Apart from safety upgrades, including construction of a swimming pool that diverts the track over the harbour floor, the track itself has the same inclines and descends as it did when the first Grand Prix was held there in 1929.
The interesting fact about the Principality is its size – the entire footprint of Monaco is a mere 440 acres – that’s the size of a large hobby farm in Australia! Much of the land size is reclaimed land from the Mediterranean.

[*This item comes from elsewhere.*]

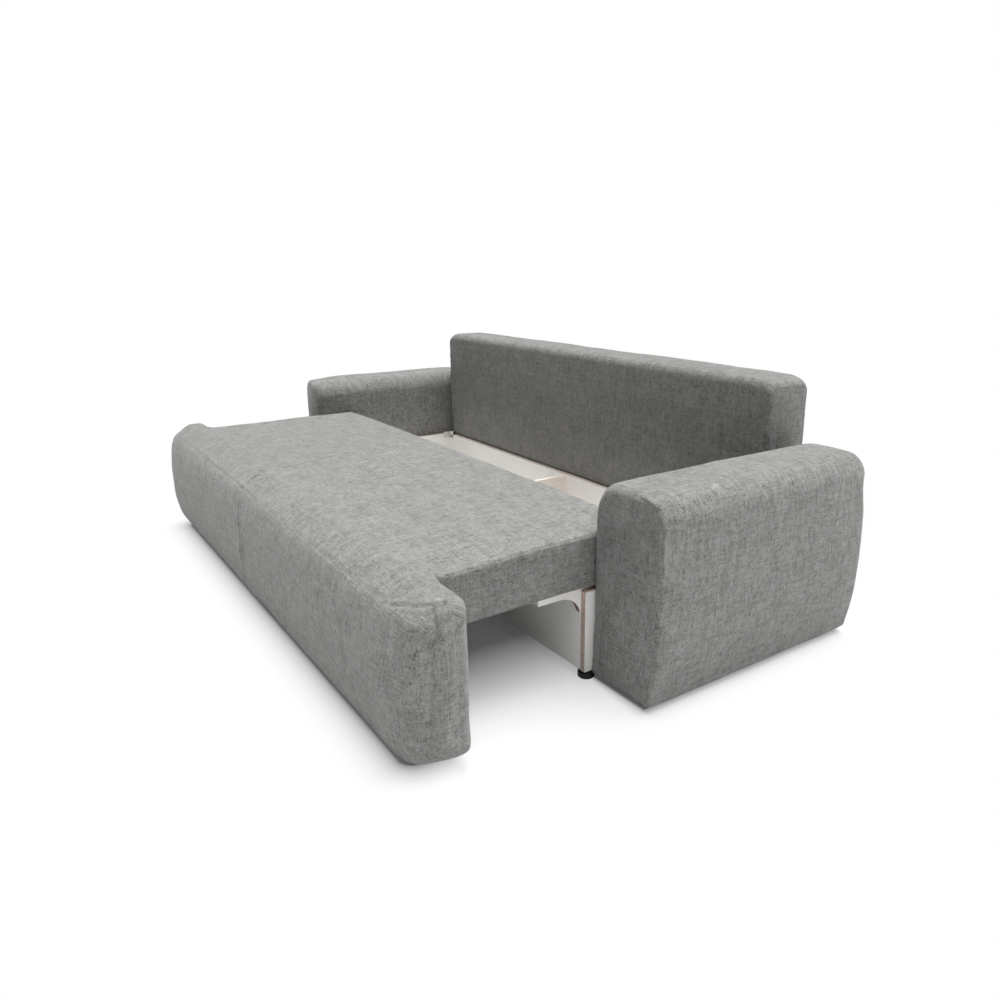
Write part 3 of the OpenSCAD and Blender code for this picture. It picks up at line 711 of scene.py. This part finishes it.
def top_height(x, y):
    """The crown of the cover's top over the seat, which runs on over the panel. Its right
    edge sags a little."""
    across = np.clip(1 - abs(x / 1.02) ** 6, 0, 1)
    rise = 0.5 + 0.5 * ease((y - JOIN_Y - 0.02) / 0.25)
    beside = ease((x - 0.88) / 0.11) * ease((y - JOIN_Y) / 0.045)
    sag = 0.016 - 0.011 * ease((y + 0.55) / 0.25)
    return SEAT_TOP + 0.008 * across * rise - sag * beside


def seam_x(y):
    """Where the cross seam lies over the seat, drifting to the left."""
    return SEAT_SEAM_X - 0.030 * ease((y + 0.74) / 0.06) - 0.25 * np.clip(y + 0.62, 0, 0.38)


def front_seam_x(z):
    """Where the cross seam lies down the panel's front, bowed to the right."""
    return SEAT_SEAM_X + 0.030 * np.sin(np.clip((z - 0.04) / 0.36, 0, 1) * math.pi)


def cross_seam_x(y, z):
    """Where the cross seam lies at any place: that of the seat, and lower the panel's."""
    high = ease((z - 0.30) / 0.10)
    return seam_x(y) * high + front_seam_x(z) * (1 - high)


def seat_lines():
    """The cover's lines across the seat, closer beside the cross seam."""
    flat = np.linspace(-WELD_HALF, WELD_HALF, int(round(2 * WELD_HALF / GRID_STEP)) + 1)
    near = SEAT_SEAM_X + np.array([-0.020, -0.012, -0.006, 0.0, 0.006, 0.012, 0.020])
    flat = flat[abs(flat - SEAT_SEAM_X) > 0.025]
    return np.sort(np.concatenate([flat, near]))


# The panel's outline, as depth in front of its back face and height, from bottom to top
PANEL_OUTLINE = [
    (0.014, 0.027), (0.060, 0.026), (0.112, 0.026), (0.139, 0.035), (0.152, 0.060),
    (0.160, 0.115), (0.163, 0.185), (0.161, 0.262), (0.154, 0.322), (0.145, 0.358),
    (0.135, 0.382), (0.119, 0.397), (0.092, 0.412), (0.064, 0.426),
]
ROLL_SEAM = (0.124, 0.394)
# The point of the cross seam, counted from its foot, whose x the roll's seam starts from
ROLL_START = 22
PANEL_BACK_STEPS = 16


def smooth_curve(points, step):
    """A Catmull-Rom curve through the points, at even steps."""
    p = np.asarray(points, float)
    p = np.concatenate([[2 * p[0] - p[1]], p, [2 * p[-1] - p[-2]]])
    fine = []
    for i in range(1, len(p) - 2):
        for t in np.linspace(0, 1, 12, endpoint=False):
            a, b, c, d = p[i - 1:i + 3]
            square = (2 * a - 5 * b + 4 * c - d) * t * t
            cube = (3 * b - a - 3 * c + d) * t ** 3
            fine.append(0.5 * (2 * b + (c - a) * t + square + cube))
    fine.append(p[-2])
    fine = np.array(fine)
    length = lengths_along(fine)
    count = int(round(length[-1] / step))
    even = np.linspace(0, length[-1], count + 1)
    return np.stack([np.interp(even, length, fine[:, a]) for a in range(2)], axis=1)


def panel_profile(x):
    """The panel's section at one place along it, from the bottom of its back face, round
    the front and over the top, and down its back. Past the seat its top corner rounds
    and its back swells."""
    top = float(top_height(np.array(x), np.array(JOIN_Y)))
    past = float(ease((abs(x) - SEAT_HIGH[0]) / 0.045))
    corner = PANEL_TOP_RADIUS * past
    if abs(x) > WELD_HALF:
        corner = max(corner, 0.0016)
    bulge = PANEL_BACK_BULGE * past
    # between the ends the cover stops short of the back board's rear face
    inset = PANEL_BACK_INSET * (1 - past)
    front = smooth_curve(PANEL_OUTLINE + [(0.044, top - 0.0008)], 0.012)
    turns = np.linspace(0, math.pi / 2, 6)
    rounding = [(corner * (1 - math.sin(turn)) - bulge, top - corner * (1 - math.cos(turn)))
                for turn in turns]
    flat = [(0.040, top - 0.0002)]
    heights = np.linspace(top - PANEL_TOP_RADIUS - 0.006, 0.045, PANEL_BACK_STEPS)
    back = [(inset - bulge, z) for z in heights]
    profile = np.concatenate([front, flat, rounding, back, [(0.002 + inset - 0.6 * bulge, 0.032)]])
    # towards the ends the bottom's front edge lifts and the front turns back
    lift = 0.020 * float(ease((abs(x) - 1.07) / 0.10))
    forward = 0.3 + 0.7 * ease((profile[:, 0] - 0.03) / 0.10)
    profile[:, 1] += lift * forward * ease((0.16 - profile[:, 1]) / 0.13)
    turn_back = max(0.0, (abs(x) - 1.03) / 0.14) ** 2 * (0.020 if x > 0 else 0.008)
    profile[:, 0] -= turn_back * ease((profile[:, 0] - 0.04) / 0.09)
    return np.stack([JOIN_Y - profile[:, 0], profile[:, 1]], axis=1), len(front) + 1


# The core of each form: the lowest and highest corner of a box in its middle, endless
# along the form. Its sections are drawn in towards the nearest places in that box.
PANEL_CORE = [(-FAR, JOIN_Y - 0.072, 0.108), (FAR, JOIN_Y - 0.072, 0.345)]
SEAT_CORE = [(-0.92, -FAR, 0.350), (0.92, FAR, 0.350)]


def seat_form(lines):
    """The seat's part of the cover, open towards the panel."""
    half, low, high = SEAT_HIGH[0], SEAT_LOW[2], SEAT_TOP
    radii = [SEAT_LOW_RADIUS, SEAT_LOW_RADIUS, SEAT_TOP_RADIUS, SEAT_TOP_RADIUS]
    outline = rounded_box((-half, low), (half, high), radii, half - lines[::-1][1:-1], 0.006)
    rear = SEAT_HIGH[1] - 0.0095
    places = np.linspace(JOIN_Y, rear - SEAT_REAR_RADIUS, 41)
    stations = [(y, 0.0) for y in places] + end_stations(rear, SEAT_REAR_RADIUS, 6, 1)
    rings = [draw_in(1, outline, SEAT_CORE, y, inset) for y, inset in stations]
    for ring in rings:
        share = ease((ring[:, 2] - (high - 0.08)) / 0.08)
        ring[:, 2] += share * (top_height(ring[:, 0], ring[:, 1]) - SEAT_TOP)
    below_top = outline[:, 1] <= high - 0.0001
    rings[0][below_top, 1] -= 0.006
    return skin(1, rings, SEAT_CORE, 0.006, ends=(False, True))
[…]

Yes, it’s glitzy, but with the glitz and glamour comes a lot of hard work – walking. The hilly terrain brings with it a complexity of knowing the quickest way to get to the furthest place. Walking accounts for most, but there are tunnels and shortcuts provided by means of various staircases and hidden lifts. The lifts aren’t quick, but they provide a great resting point after a lot of walking. There’s also the bus network, very handy when there’s not a Grand Prix on!

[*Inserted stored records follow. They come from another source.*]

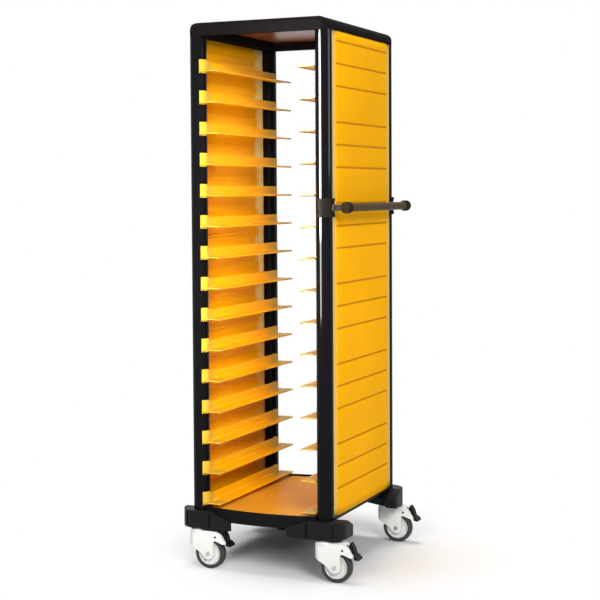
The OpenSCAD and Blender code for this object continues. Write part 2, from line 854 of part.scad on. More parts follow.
module tyre(c) {
    r = wheel_d / 2;
    shoulder = 7;
    half = tyre_w / 2;
    color([0.30, 0.30, 0.32]) at_caster(c) translate([trail, 0, axle_z]) rotate([90, 0, 0])
        rotate_extrude() polygon(concat(
            [[r - tyre_t, -half + 1], [r - shoulder, -half]],
            arc(r - shoulder, shoulder - half, shoulder, -90, 0, 8),
            arc(r - shoulder, half - shoulder, shoulder, 0, 90, 8),
            [[r - tyre_t, half - 1]]));
}

// Pedal seen along Y about its pin: a lever with a release tab above, and past the fender's tip
// a wider, slanted tread
module brake_pedal(c) {
    tab = pin_drop + 4;
    eye_r = pin_d - 1;
    pin_len = fork_w - 2;
    lever = [[20, 9], [22, tab], [27, tab], [36, 8], [41, -6], [44, -21], [36, -21], [28, -6], [14, -8]];
    tread = [[-13, -13], [0, -25], [0, -30], [-14, -28], [-16, -23], [-15, -17]];
    color([0.10, 0.10, 0.11]) at_caster(c) translate([pin_x, 0, pin_z]) {
        across_y(pedal_w) polygon(concat(arc(0, 0, eye_r, 250, 90), lever));
        across_y(tread_w) translate([pedal_len, 0]) polygon(tread);
        along_y(pin_len) cylinder(d = pin_d, h = pin_len);
    }
}

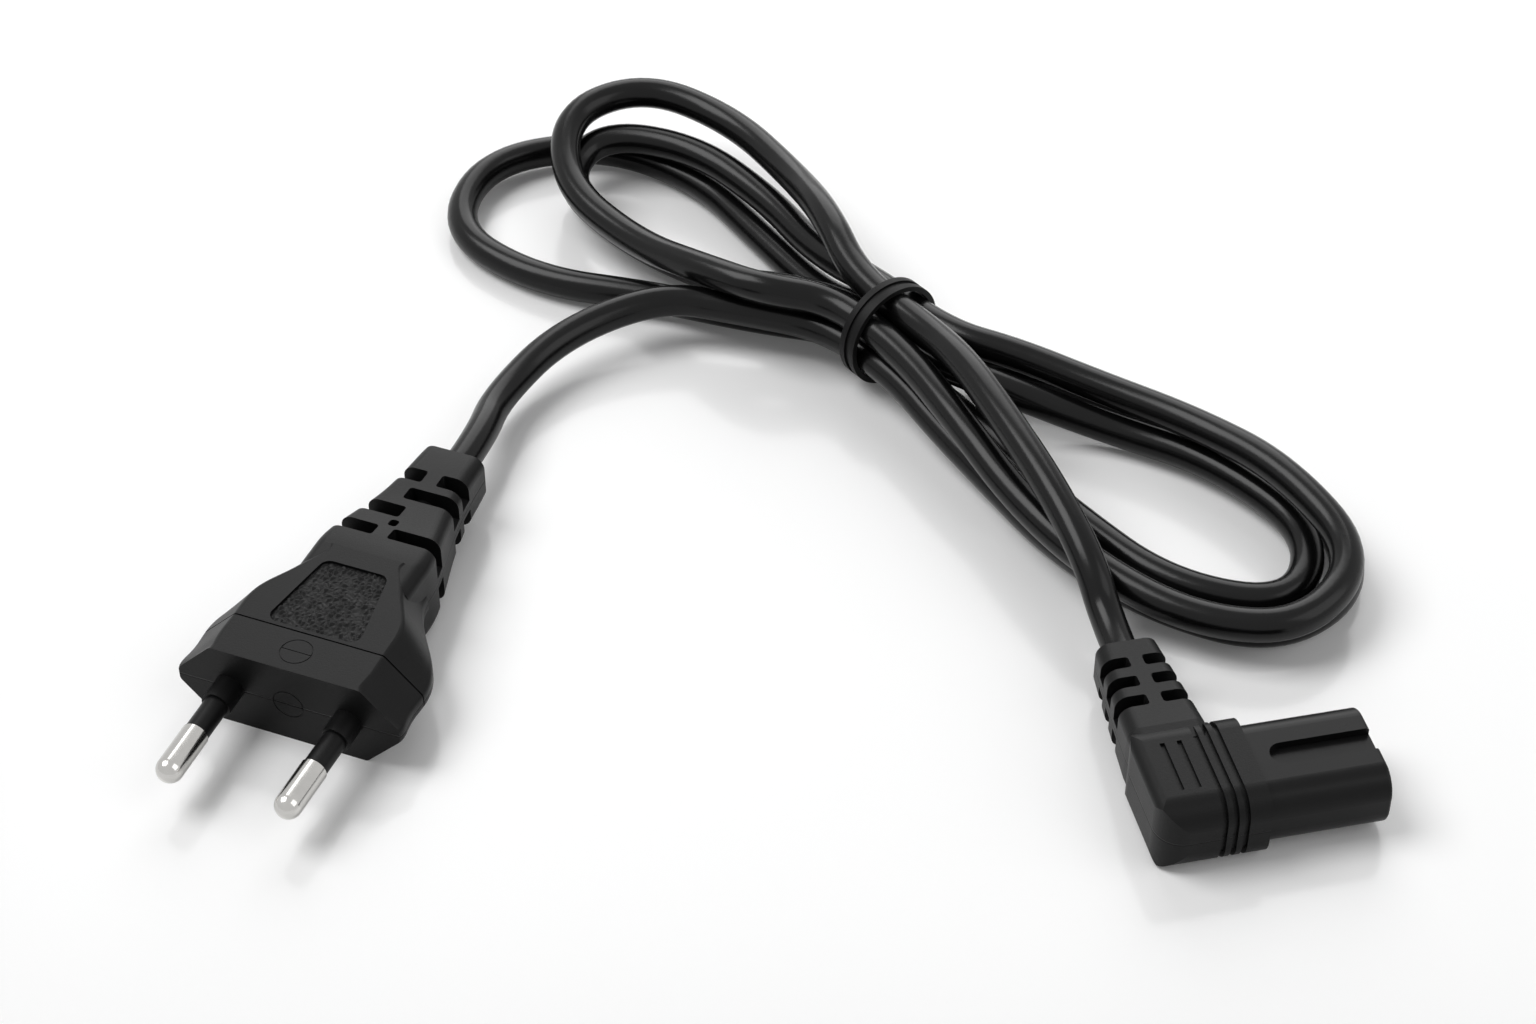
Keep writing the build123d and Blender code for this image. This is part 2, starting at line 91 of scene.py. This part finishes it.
class Link:
    """Builds the node tree of one material."""

    def __init__(self, name: str) -> None:
        """Start a material that holds a Principled shader and an output.

        Args:
            name: name of the material.
        """
        self.material = bpy.data.materials.new(name)
        self.material.use_nodes = True
        self.nodes = self.material.node_tree.nodes
        self.links = self.material.node_tree.links
        self.shader = self.nodes["Principled BSDF"]
        self.place = self.add("ShaderNodeTexCoord").outputs["Object"]

    def add(self, kind: str, **settings: object) -> bpy.types.Node:
        """Add a node.

        Args:
            kind: type of the node.
            settings: attributes to set on it.

        Returns:
            The new node.
        """
        node = self.nodes.new(kind)
        for key, value in settings.items():
            setattr(node, key, value)
        return node

    def join(self, source: bpy.types.NodeSocket, target: bpy.types.NodeSocket) -> None:
        """Link two sockets."""
        self.links.new(source, target)

    def noise(self, size: float, detail: float = 2.0, roughness: float = 0.5) -> bpy.types.NodeSocket:
        """Noise over the object.

        Args:
            size: size of one grain, in metres.
            detail: octaves of finer noise.
            roughness: weight of the finer octaves.

        Returns:
            The noise's value.
        """
        node = self.add("ShaderNodeTexNoise")
        self.join(self.place, node.inputs["Vector"])
        node.inputs["Scale"].default_value = 1.0 / size
        node.inputs["Detail"].default_value = detail
        node.inputs["Roughness"].default_value = roughness
        return node.outputs["Fac"]

    def span(self, value: bpy.types.NodeSocket, low: float, high: float) -> bpy.types.NodeSocket:
        """Map 0 to 1 on to a range.

        Args:
            value: the value to map.
            low: result at 0.
            high: result at 1.

        Returns:
            The mapped value.
        """
        node = self.add("ShaderNodeMapRange")
        self.join(value, node.inputs["Value"])
        node.inputs["To Min"].default_value = low
        node.inputs["To Max"].default_value = high
        return node.outputs["Result"]

    def math(self, operation: str, first: object, second: object) -> bpy.types.NodeSocket:
        """Combine two values.

        Args:
            operation: name of the Math node's operation.
            first: a socket or a number.
            second: a socket or a number.

        Returns:
            The result.
        """
        node = self.add("ShaderNodeMath", operation=operation)
        for value, socket in zip((first, second), node.inputs):
            if isinstance(value, (int, float)):
                socket.default_value = value
            else:
                self.join(value, socket)
        return node.outputs["Value"]

    def height_above_floor(self) -> bpy.types.NodeSocket:
        """Read how high the shaded point is.

        Returns:
            The height, in metres.
        """
        split = self.add("ShaderNodeSeparateXYZ")
        self.join(self.place, split.inputs["Vector"])
        return split.outputs["Z"]

    def bump(self, height: bpy.types.NodeSocket, depth: float) -> None:
        """Press a height pattern into the surface, on top of what is there.

        Args:
            height: the pattern, from 0 to 1.
            depth: depth of the pattern, in metres.
        """
        node = self.add("ShaderNodeBump")
        node.inputs["Distance"].default_value = depth
        node.inputs["Strength"].default_value = 1.0
        self.join(height, node.inputs["Height"])
        normal = self.shader.inputs["Normal"]
        if normal.is_linked:
            self.join(normal.links[0].from_socket, node.inputs["Normal"])
        self.join(node.outputs["Normal"], normal)

    def shade(self, low: Colour, high: Colour, fac: bpy.types.NodeSocket) -> None:
        """Vary the base colour between two shades.

        Args:
            low: colour at 0.
            high: colour at 1.
            fac: where between the two.
        """
        mix = self.add("ShaderNodeMix", data_type="RGBA")
        self.join(fac, mix.inputs["Factor"])
        mix.inputs["A"].default_value = (*low, 1.0)
        mix.inputs["B"].default_value = (*high, 1.0)
        self.join(mix.outputs["Result"], self.shader.inputs["Base Color"])


@dataclass(frozen=True)
class MouldedBlack:
    """Black moulded plastic with a spark-eroded grain and a parting line."""

    name: str
    shade: float = 0.005
    roughness: float = 0.4
    specular: float = 0.16
    blue: float = 1.02
    dark: float = 0.85
    pale: float = 1.2
    cloud_size: float = 0.006
    cloud_rough: float = 0.04
    grain: float = 0.00026
    grain_depth: float = 0.00002
    grain_rough: float = 0.03
    parting: float | None = None
    parting_width: float = 0.00016
    parting_depth: float = 0.00006

    def build(self) -> bpy.types.Material:
        """Make the material.

        Returns:
            The material.
        """
        link = Link(self.name)
        cloud = link.noise(self.cloud_size, 3.0)
        fine = link.noise(self.grain, 3.0, 0.6)
        low = near_black(self.shade * self.dark, self.blue)
        high = near_black(self.shade * self.pale, self.blue)
        link.shade(low, high, cloud)
        broad = link.span(cloud, self.roughness - self.cloud_rough, self.roughness + self.cloud_rough)
        rough = link.math("ADD", broad, link.span(fine, -self.grain_rough, self.grain_rough))
        link.join(rough, link.shader.inputs["Roughness"])
        link.shader.inputs["Specular IOR Level"].default_value = self.specular
        link.bump(fine, self.grain_depth)
        if self.parting is not None:
            away = link.math("ABSOLUTE", link.math("SUBTRACT", link.height_above_floor(), self.parting), 0.0)
            groove = link.math("MINIMUM", link.math("DIVIDE", away, self.parting_width), 1.0)
            link.bump(groove, self.parting_depth)
        return link.material


@dataclass(frozen=True)
class PlatedPin:
    """Bright nickel plate with faint turning marks."""

    name: str = "pin_nickel"
    colour: Colour = (0.62, 0.61, 0.59)
    dark: float = 0.9
    smoothest: float = 0.09
    roughest: float = 0.19
    cloud_size: float = 0.0015
    turning: float = 0.00012
    turning_depth: float = 0.0000012

    def build(self) -> bpy.types.Material:
        """Make the material.

        Returns:
            The material.
        """
        link = Link(self.name)
        cloud = link.noise(self.cloud_size)
        fine = link.noise(self.turning)
        link.shade(tint(self.colour, self.dark), self.colour, cloud)
        link.shader.inputs["Metallic"].default_value = 1.0
        link.join(link.span(cloud, self.smoothest, self.roughest), link.shader.inputs["Roughness"])
        link.bump(fine, self.turning_depth)
        return link.material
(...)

It always fascinates me about the arrivals to an event. Many hours are spent by competitors and crews on preparation; it doesn’t all happen on the three days of the event. At Monaco this is very true. Registrations to lodge Expressions of Interest to enter open many months prior to the event, then the committee carefully goes through all the applicants and selects those that suit the criteria. The main criteria are – no fakes. All cars here are original with racing history.it was reported that the organisers knocked back an entry from the Lancia D50 recreation (the surviving original is in a museum never to be used again, some years ago many original parts were used to construct 6 replicas). The purity of Monaco is that Lancia D50s are regularly raced at other historic events such as the Goodwood Revival.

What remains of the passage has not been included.